In her childhood years, she saw and learned about things other children did not. Her very liberal parents taught her many things that other children were not familiar with, like intimacy, reproduction, etc. Besides that, she even spent a brief time at a commune, and her parents often socialized with other couples who were in polygamous relationships and didn’t hide it.
Goodreads |
- author: Guadalupe Nettel
- full title: The Body Where I Was Born
- genre: literary fiction, memoir
- country: Mexico
- format/type: booknonfiction
- topics: #unconventionalchildhood
- publisher: Seven Stories Press
- publish date: June 16, 2015
- pages: 175
My Rating of the Book:
- content: 💙💙💙💙
Guadalupe Nettel (born 1973) is a Mexican writer. She was born in Mexico City and obtained a PhD in linguistics from the École des Hautes Études en Sciences Sociales in Paris. She has published in several genres, both fiction and non-fiction.
Nettel is a prolific author and a regular contributor to both Spanish- and French-language magazines, including Letras Libres, Hoja por hoja, L'atelier du roman, and L'inconvénient. In 2006 she was voted one of thirty-nine most important Latin American writers under the age of thirty-nine at the Bogotá Hay Festival.
She has lived in Montreal and Paris, and is now based in Barcelona, where she works as a translator and holds writing seminars and a workshop on Potential Literature (based on the French Oulipo).
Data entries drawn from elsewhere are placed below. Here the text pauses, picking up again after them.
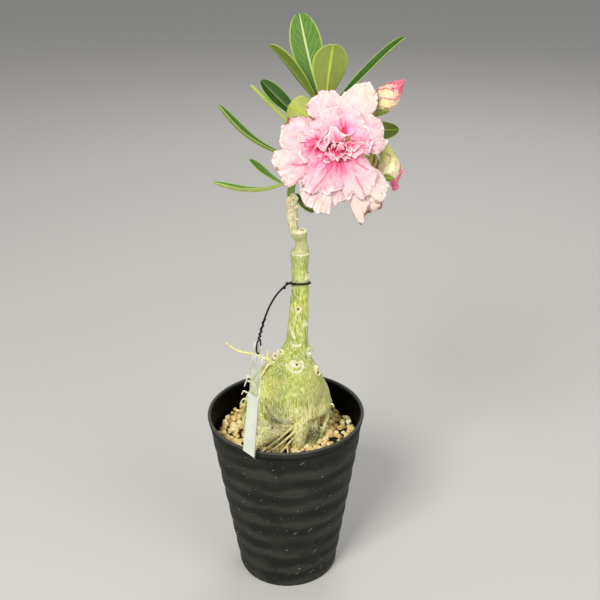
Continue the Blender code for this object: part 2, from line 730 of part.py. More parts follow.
def calyx(name):
    """A green cup round a flower's base, clear of it, whose edge rises in five pointed sepals."""
    base, axis = flower_base(name)
    tip = np.array(TUBE[2][:3] if name == "bloom" else BUDS[name][1], float)
    base, length = base * MM, np.linalg.norm(tip - base) * MM
    side = square_to((1, 0, 0) if name == "bloom" else (0, 1, 0), axis)
    other = np.cross(axis, side)
    sides = 2 * SEPAL_COUNT
    turn = np.arange(sides) * 2 * np.pi / sides
    share = SEPAL_LENGTH * np.where(np.arange(sides) % 2, 0.35, 1)
    widen = 1 / math.cos(math.pi / sides)

    def inner(place):
        return (flower_radius(name, place) + CALYX_GAP) * widen * np.ones(sides)

    rows = (
        (-CALYX_DEPTH, PEDICEL_END * MM),
        (-1.5 * MM, inner(0) + 0.8 * SEPAL_THICKNESS),
        (0.5 * share * length, inner(0.5 * share) + SEPAL_THICKNESS),
        (share * length, inner(share) + 0.6 * SEPAL_THICKNESS),
        (share * length, inner(share)),
        (0.5 * share * length, inner(0.5 * share)),
        (-CLEARANCE, inner(0)),
    )
    rings = [base + np.outer(level * np.ones(sides), axis)
             + np.outer(reach * np.cos(turn), side) + np.outer(reach * np.sin(turn), other)
             for level, reach in rows]
    return lofted("calyx_" + name, np.array(rings))


def build_stalks():
    """Peduncle, pedicels and the sepals' cups, all green and grown together."""
    pieces = [limb("peduncle", PEDUNCLE, 8, PEDICEL_STEPS)]
    sunk = 0.5 * CALYX_DEPTH / MM
    for name, rows in PEDICELS.items():
        base, axis = flower_base(name)
        near = (*(base - (sunk + PEDICEL_STRAIGHT) * axis), rows[-1][3])
        end = (*(base - sunk * axis), 0.8 * PEDICEL_END)
        line = np.vstack([smooth_rows((*rows, near), PEDICEL_STEPS), end]) * MM
        pieces.append(tube("pedicel_" + name, line, PEDICEL_SIDES))
        pieces.append(calyx(name))
    return fused("flower_stalks", pieces)


# Tie wire and tag

def tag_point(along, across, off=0.0):
    """A point of the tag: along from its top to its foot, across from its left to its right."""
    top = np.array(TAG_TOP) * MM
    foot = np.array(TAG_FOOT) * MM
    left = top[0] + along * (foot[0] - top[0])
    right = top[1] + along * (foot[1] - top[1])
    front = unit(np.cross(foot.mean(0) - top.mean(0), right - left))
    return left + across * (right - left) + off * front


def tag_grid(start, off):
    """Grid of points on the tag from a place along it down to its foot."""
    return np.array([[tag_point(along, across, off) for across in (0, 0.5, 1)]
                     for along in np.linspace(start, 1, TAG_ROWS)])


def build_tag_film(cutters):
    """The clear strip, with a punched hole for the wire."""
    film = blade("tag_film", tag_grid(0, 0), TAG_THICKNESS)
    front = unit(tag_point(TAG_HOLE, 0.5, 1) - tag_point(TAG_HOLE, 0.5))
    across = unit(tag_point(TAG_HOLE, 1) - tag_point(TAG_HOLE, 0))
    up = np.cross(front, across)
    turn = np.arange(10)[:, None] * 2 * np.pi / 10
    ring = tag_point(TAG_HOLE, 0.5) + TAG_HOLE_RADIUS * (np.cos(turn) * across + np.sin(turn) * up)
    cut(film, lofted("tag_hole_cutter", np.array([ring - 3 * MM * front, ring + 3 * MM * front])), cutters)
    return film


def build_tag_slip():
    """The blank white slip on the strip's front."""
    return blade("tag_slip", tag_grid(SLIP_FROM, TAG_THICKNESS + CLEARANCE), TAG_THICKNESS)


def wire_line(steps):
    """Middle of the wire's tail, from the stem's ring to the loop above the tag."""
    up = unit(tag_point(0, 0.5) - tag_point(1, 0.5))
    end = (tag_point(0, 0.5) + LOOP_ABOVE_TAG * up) / MM
    return smooth_rows((*WIRE_TAIL, tuple(end)), steps) * MM


def wire_loop():
    """Rows of the loop that passes through the tag's hole and closes on the tail's end."""
    hole, end = tag_point(TAG_HOLE, 0.5), wire_line(2)[-1]
    front = unit(tag_point(TAG_HOLE, 0.5, 1) - hole)
    middle, half = (hole + end) / 2, (end - hole) / 2
    rows = []
    for turn in np.linspace(0.5 * np.pi + 0.15, 2.5 * np.pi - 0.15, 15):
        rows.append((*(middle + math.sin(turn) * half + LOOP_DEPTH * math.cos(turn) * front),
                     STRAND_RADIUS))
    return rows


def build_wire():
    """Coated wire: ring round the stem, knot, twisted tail and a loop through the tag's hole."""
    bpy.ops.mesh.primitive_torus_add(
        location=RING_MIDDLE, major_radius=RING_RADIUS, minor_radius=WIRE_RADIUS,
        major_segments=20, minor_segments=WIRE_SIDES)
    ring = bpy.context.object
    ring.name = "wire_ring"
    tail = np.hstack([wire_line(WIRE_STEPS), np.full((WIRE_STEPS, 1), WIRE_RADIUS)])
    pieces = [baked(ring), tube("wire_tail", tail, WIRE_SIDES), tube("wire_loop", wire_loop(), WIRE_SIDES)]
    for number, place in enumerate(KNOT_BEADS):
        pieces.append(ball(f"wire_knot_{number}", np.array(place) * MM, KNOT_RADIUS))
    twisted = wire_line(2 * WIRE_STEPS)[int(2 * WIRE_STEPS * TWIST_FROM):]
    turn = 2 * np.pi * TWIST_TURNS * np.linspace(0, 1, len(twisted))[:, None]
    away = 1.1 * WIRE_RADIUS * (np.cos(turn) * np.array((1, 0, 0)) + np.sin(turn) * np.array((0, 1, 0)))
    strand = np.hstack([twisted + away, np.full((len(twisted), 1), STRAND_RADIUS)])
    pieces.append(tube("wire_strand", strand, 4))
    return fused("tie_wire", pieces)


def main():
    clear_scene()
    parts = new_collection("potted_desert_rose")
    cutters = new_collection("cutters", helper=True)
    black_plastic = material("black_plastic", (0.018, 0.018, 0.019), 0.55)
    grit = material("tan_gravel", (0.62, 0.47, 0.27), 0.85)
    bark = material("green_bark", (0.36, 0.39, 0.14), 0.6)
    leaf = material("leaf_green", (0.10, 0.22, 0.05), 0.4)
    stalk = material("stalk_green", (0.22, 0.34, 0.09), 0.5)
    petal = material("petal_pink", (0.90, 0.55, 0.60), 0.6)
    bud = material("bud_cream", (0.85, 0.62, 0.45), 0.55)
    coated_wire = material("black_coated_wire", (0.01, 0.01, 0.01), 0.4)
    clear_film = material("clear_film", (0.85, 0.87, 0.83), 0.15, 0.35)
    white_slip = material("white_slip", (0.85, 0.88, 0.84), 0.5)
    finish(build_pot(cutters), parts, black_plastic)
    finish(build_gravel(cutters), parts, grit, smooth=False)
    finish(build_trunk(), parts, bark)
    finish(build_shoot(), parts, leaf)
    finish(build_stalks(), parts, stalk)
    finish(build_bloom(), parts, petal, smooth=False)
    for name, (base, tip, radius, turns) in BUDS.items():
        finish(lofted(name, bud_rings(base, tip, radius, turns)), parts, bud)
    finish(build_wire(), parts, coated_wire)
    finish(build_tag_film(cutters), parts, clear_film)
    finish(build_tag_slip(), parts, white_slip)


main()
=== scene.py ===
import math

import bmesh
import bpy
import numpy as np
from mathutils import Matrix


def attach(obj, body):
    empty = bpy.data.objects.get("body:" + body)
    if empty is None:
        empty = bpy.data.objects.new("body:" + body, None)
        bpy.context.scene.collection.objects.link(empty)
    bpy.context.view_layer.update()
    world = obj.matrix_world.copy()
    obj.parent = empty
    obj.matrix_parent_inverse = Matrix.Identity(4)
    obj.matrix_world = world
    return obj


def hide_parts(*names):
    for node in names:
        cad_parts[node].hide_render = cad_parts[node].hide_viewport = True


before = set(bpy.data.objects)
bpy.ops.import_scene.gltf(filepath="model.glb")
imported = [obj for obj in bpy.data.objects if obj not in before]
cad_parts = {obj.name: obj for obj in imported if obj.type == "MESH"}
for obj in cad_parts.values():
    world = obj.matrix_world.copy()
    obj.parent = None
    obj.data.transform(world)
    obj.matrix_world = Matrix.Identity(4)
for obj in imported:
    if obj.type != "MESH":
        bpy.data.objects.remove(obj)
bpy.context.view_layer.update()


# Stage: a plain pale floor, soft studio light from the upper left, and the camera where the
# photograph was taken, a little above the bloom and tipped down to the pot.

CAMERA_PLACE = (0.0, -0.634, 0.5274)
CAMERA_RIGHT = (0.9997, -0.0225, -0.0086)
CAMERA_UP = (0.0173, 0.4214, 0.9065)
CAMERA_BACK = (-0.0167, -0.9066, 0.4216)
CAMERA_LENS = 57.6
CAMERA_SENSOR = 36
FLOOR_REACH = 9.0
# Each lamp: its place, the point it is turned to, its size, its power in watts and its colour
LAMPS = {
    "key_softbox": ((-0.58, -1.1, 1.33), (0, 0, 0.22), 0.6, 23.5, (1.0, 0.97, 0.9)),
    "fill_softbox": ((1.1, -1.0, 0.9), (0, 0, 0.25), 1.2, 9, (1.0, 0.98, 0.93)),
    "back_softbox": ((0.3, 1.2, 1.4), (0, 0, 0.3), 1.0, 8, (1.0, 0.98, 0.94)),
}
ROOM_LIGHT = 0.32


def seen(red, green, blue):
    """A colour given as a screen shows it, 0 to 255, as the linear value that a shader takes."""
    share = np.array((red, green, blue)) / 255
    linear = np.where(share <= 0.04045, share / 12.92, ((share + 0.055) / 1.055) ** 2.4)
    return (*linear, 1.0)


def new_finish(name, constants):
    """A Principled material with constants set straight on the shader's sockets."""
    made = bpy.data.materials.new(name)
    made.use_nodes = True
    for socket, value in constants.items():
        made.node_tree.nodes["Principled BSDF"].inputs[socket].default_value = value
    return made


def unit(vectors):
    """The vector, or each vector of an array, at length one."""
    vectors = np.array(vectors, float)
    return vectors / np.linalg.norm(vectors, axis=-1, keepdims=True)


def stand_at(place, right, up, back):
    """The matrix of an object at a place, with its own x, y and z along three directions."""
    matrix = np.eye(4)
    matrix[:3, :4] = np.stack([right, up, back, place], axis=1)
    return Matrix(matrix)


def soft_light(name, place, target, size, power, colour):
    """A square lamp as a studio softbox, level and turned from its place to a target."""
    lamp = bpy.data.lights.new(name, "AREA")
    lamp.size = size
    lamp.energy = power
    lamp.color = colour
    obj = bpy.data.objects.new(name, lamp)
    bpy.context.scene.collection.objects.link(obj)
    back = unit(np.subtract(place, target))
    right = unit(np.cross((0, 0, 1), back))
    obj.matrix_world = stand_at(place, right, np.cross(back, right), back)


floor_mesh = bpy.data.meshes.new("floor")
floor_corners = [(FLOOR_REACH * x, FLOOR_REACH * y, 0) for x, y in ((-1, -1), (1, -1), (1, 1), (-1, 1))]
floor_mesh.from_pydata(floor_corners, [], [(0, 1, 2, 3)])
pale_floor = new_finish("pale_floor", {"Base Color": seen(205, 204, 202), "Roughness": 0.9})
floor_mesh.materials.append(pale_floor)
floor = bpy.data.objects.new("floor", floor_mesh)
bpy.context.scene.collection.objects.link(floor)

for name, settings in LAMPS.items():
    soft_light(name, *settings)
room = bpy.data.worlds.new("studio")
room.use_nodes = True
room.node_tree.nodes["Background"].inputs["Color"].default_value = (1.0, 1.0, 1.0, 1.0)
room.node_tree.nodes["Background"].inputs["Strength"].default_value = ROOM_LIGHT
bpy.context.scene.world = room

camera = bpy.data.objects.new("camera", bpy.data.cameras.new("camera"))
camera.data.lens = CAMERA_LENS
camera.data.sensor_width = CAMERA_SENSOR
bpy.context.scene.collection.objects.link(camera)
camera.matrix_world = stand_at(CAMERA_PLACE, CAMERA_RIGHT, CAMERA_UP, CAMERA_BACK)
bpy.context.scene.camera = camera
bpy.context.scene.view_settings.view_transform = "Standard"


# Pot: a thin, tapered nursery pot, injection moulded in matte black plastic. Soft ribs run round
# it, the lip is rolled, and the foot is recessed round a raised pad with six drain holes.

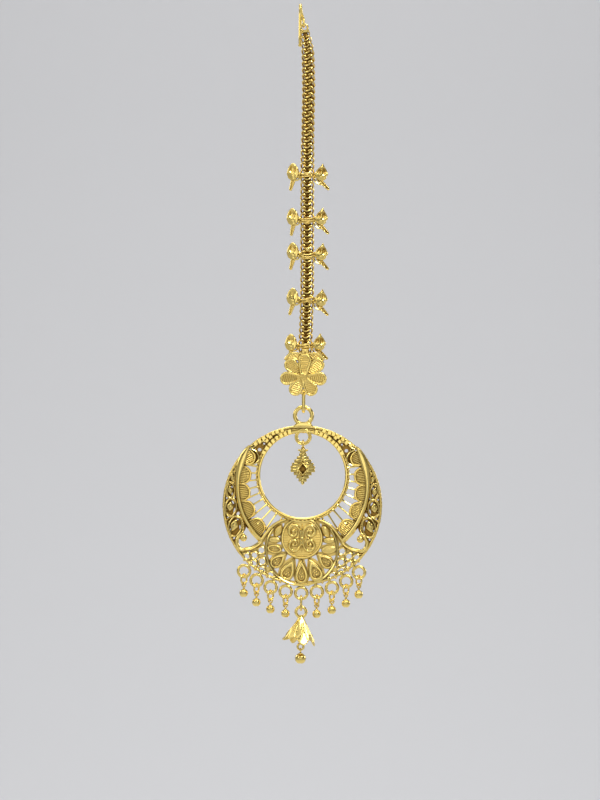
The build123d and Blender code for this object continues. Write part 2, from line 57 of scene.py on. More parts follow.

She is the author of Juegos de artificio [False Games], Les jours fossiles [Fossil Days], Pétalos y otras historias incómodas [Petals and other Awkward Stories], and El huésped [The Host], and the recipient of the Premio Herralde, third place, for El huésped, and the 2008 Premio Antonin Artaud and the 2007 Gilbert Owen Short Story Prize in Mexico for Pétalos.
Guadalupe Nettel’s stories have been described as “marvellous” by the distinguished Colombian author Juan Gabriel Vázquez, and the critic Juan Ignacio Boido has praised Nettel’s creation of “a universe where Roberto Bolaño’s visceral poets rub shoulders with the fragile but unbreakable women of Haruki Murakami.”